As has been noted by many authorities, the first targets of such aggression are animals and children, who are the least capable of all to defend themselves. Next come women.
Another important cause is the desire for domination, which assumes the form of sadism. In The Fear of Freedom, Erich Fromm says that both sadism and masochism (the tendency to surrender one’s will and self to an individual or authority), emerge from the process of individuation in a person’s life. An infant’s life, Fromm argues, is a part of his or her mother’s and of the security it provides. As a person grows up and becomes an individual — which is what individuation is — he or she becomes increasingly aware of the many perils of the world around. The growing feeling of insecurity this produces, is ideally resolved by becoming one with the surrounding world through love and creative activity. Most persons, however, are incapable of doing so. Instead, they seek to overcome their feeling of insecurity by deriving a sense of power by completely dominating, physically and/or mentally, an individual or a plurality of people.

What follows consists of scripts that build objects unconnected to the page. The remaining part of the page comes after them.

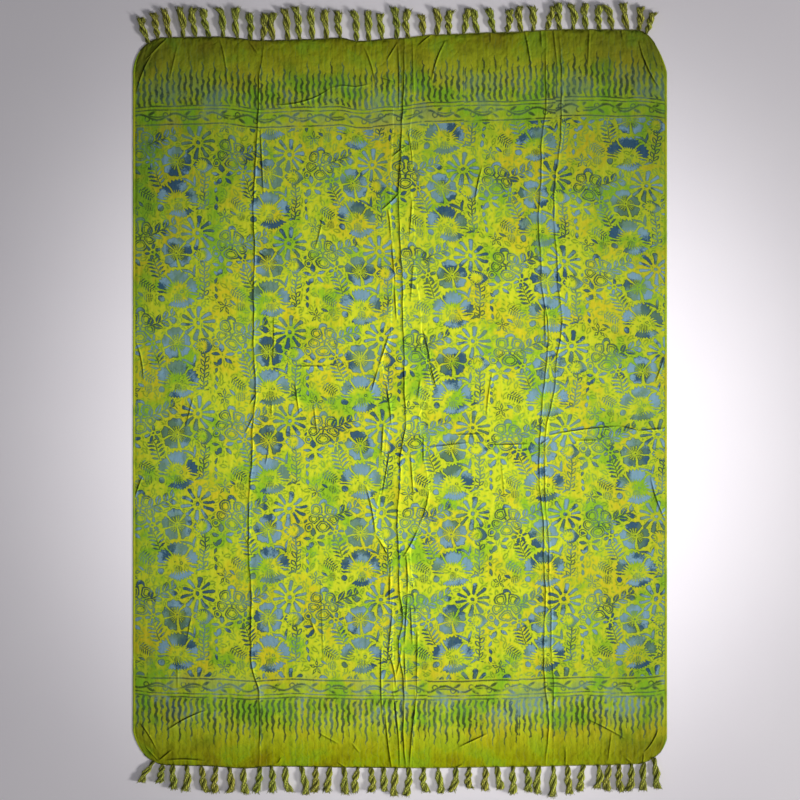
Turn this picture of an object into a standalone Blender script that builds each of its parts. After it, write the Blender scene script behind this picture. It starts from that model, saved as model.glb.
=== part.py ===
"""Fringed sarong laid out flat, at its real size (metres, +Z up, resting on z = 0).

The cloth is one rectangular panel with a rolled hem along each long side and a
row of twisted fringe locks at each end.  Flat cloth coordinates are (u, v): u
runs across the cloth and v along it, both from the middle, and place() gives the
point of the surface that a flat point of the cloth lies on.
"""

import math
from collections import namedtuple

import bmesh
import bpy

# Driving dimensions of the cut cloth
WIDTH = 1.150
LENGTH = 1.560
HALF_WIDTH = WIDTH / 2
HALF_LENGTH = LENGTH / 2

WALL = 0.0014
SEAM_GAP = 0.00045
HEM_WIDTH = 0.005
HEM_HEIGHT = 0.0024
HEM_TOP_INSET = 0.0010
STRIP_WIDTH = 0.006

# Grid of the panel
FILL_COLUMNS = (6, 6, 6, 5)
ROWS = 41
FOLD_FOOT = 0.0047
CROSS_FOOT = 0.0060

# Fringe locks
ROOT_WIDTH = 0.0076
NECK_RADIUS = 0.0036
BELLY_RADIUS = 0.0052
TIP_RADIUS = 0.0040
LOCK_CLEARANCE = 0.0005
LOCK_TWIST = math.radians(34)
LOCK_SWAY = 0.0016
LOCK_STATIONS = (0.09, 0.24, 0.41, 0.58, 0.74, 0.89, 1.0)

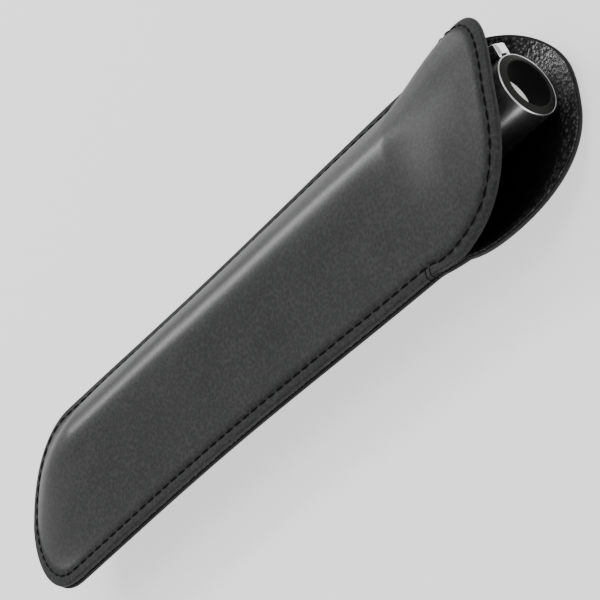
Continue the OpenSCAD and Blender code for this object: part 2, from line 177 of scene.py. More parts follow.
def marginLift(u, y):
    near = np.minimum(1, fromSewnEdge(u, y) / sleeve["frontMargin"])
    return sleeve["marginRise"] * (1 - mouthOpen(y, sleeve["opensBefore"])) * near


def innerFace(side, u, y):
    z = marginLift(u, y)
    height = z + (side * crownHeight(side, y) - z) * archShare(side, u, y) * domeShare(side, u, y)
    return np.stack([halfWidth(side, y) * u + middle(y), y, height], -1)


slopeStep = {"front": 0.02, "back": 0.06, "along": 0.1}


def outward(side, u, y):
    across = slopeStep["front"] if side > 0 else slopeStep["back"]
    along = slopeStep["along"]
    wayAcross = innerFace(side, u + across, y) - innerFace(side, u - across, y)
    wayAlong = innerFace(side, u, y + along) - innerFace(side, u, y - along)
    normal = side * np.cross(wayAcross, wayAlong)
    return normal / np.linalg.norm(normal, axis=-1, keepdims=True)


outline = {"rimSteps": 200, "seamSteps": 80, "seamFoot": 16}


def outlinePath(side):
    turn = np.linspace(0, 1, outline["rimSteps"])
    tipToLeft = -np.sin(np.pi / 2 * turn)
    foot = -np.cos(np.pi * np.linspace(0, 1, 2 * outline["rimSteps"]))
    down = np.linspace(seamLength, outline["seamFoot"], outline["seamSteps"])[1:-1]
    rows = [(tipToLeft, seamLength + tongueRim(side, tipToLeft)), (-np.ones(len(down)), down),
            (foot, footLine(foot)), (np.ones(len(down)), down[::-1])]
    rows.append((-tipToLeft[::-1], rows[0][1][::-1]))
    u = np.concatenate([r[0] for r in rows])
    y = np.concatenate([r[1] for r in rows])
    return np.stack([halfWidth(side, y) * u + middle(y), y], -1)


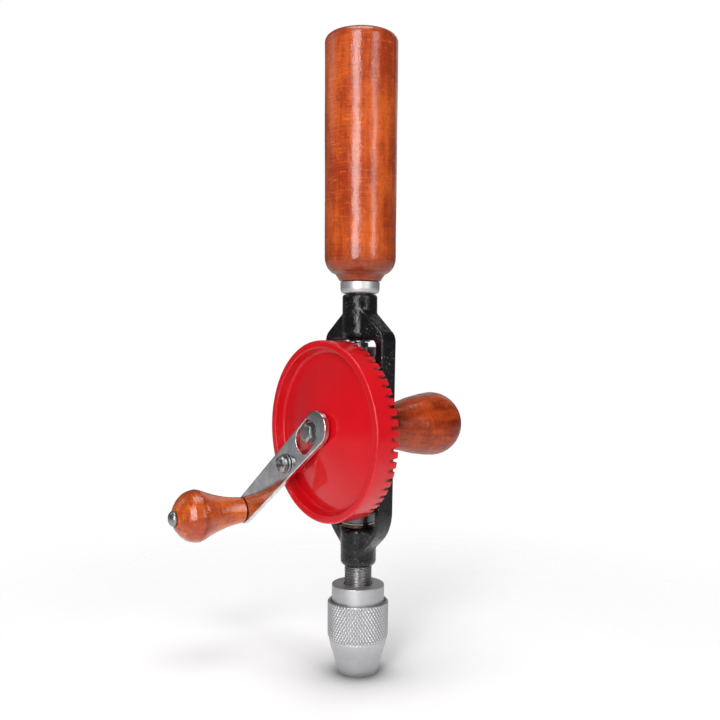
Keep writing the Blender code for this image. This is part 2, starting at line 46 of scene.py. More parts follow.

If the process leads to aggression, the latter’s expression is facilitated by masochism, which stands for deriving a sense of security through total surrender to a powerful person or organisation, seeking reassurance from being a part of the latter’s collectivity and divesting oneself of the agony of decision-making through blind obedience to the authority to which one had surrendered.
The most helpless, and hence the easiest to dominate and torture, are animals. Things will only change if people stop regarding animals as inferior beings and grant them the same space as they occupy in their universe of morality. They may not have reason but as Linda Bender shows in Animal Wisdom: Learning from the Spiritual Lives of Animals, they have qualities of instinctive perception and premonition far superior to those of humans.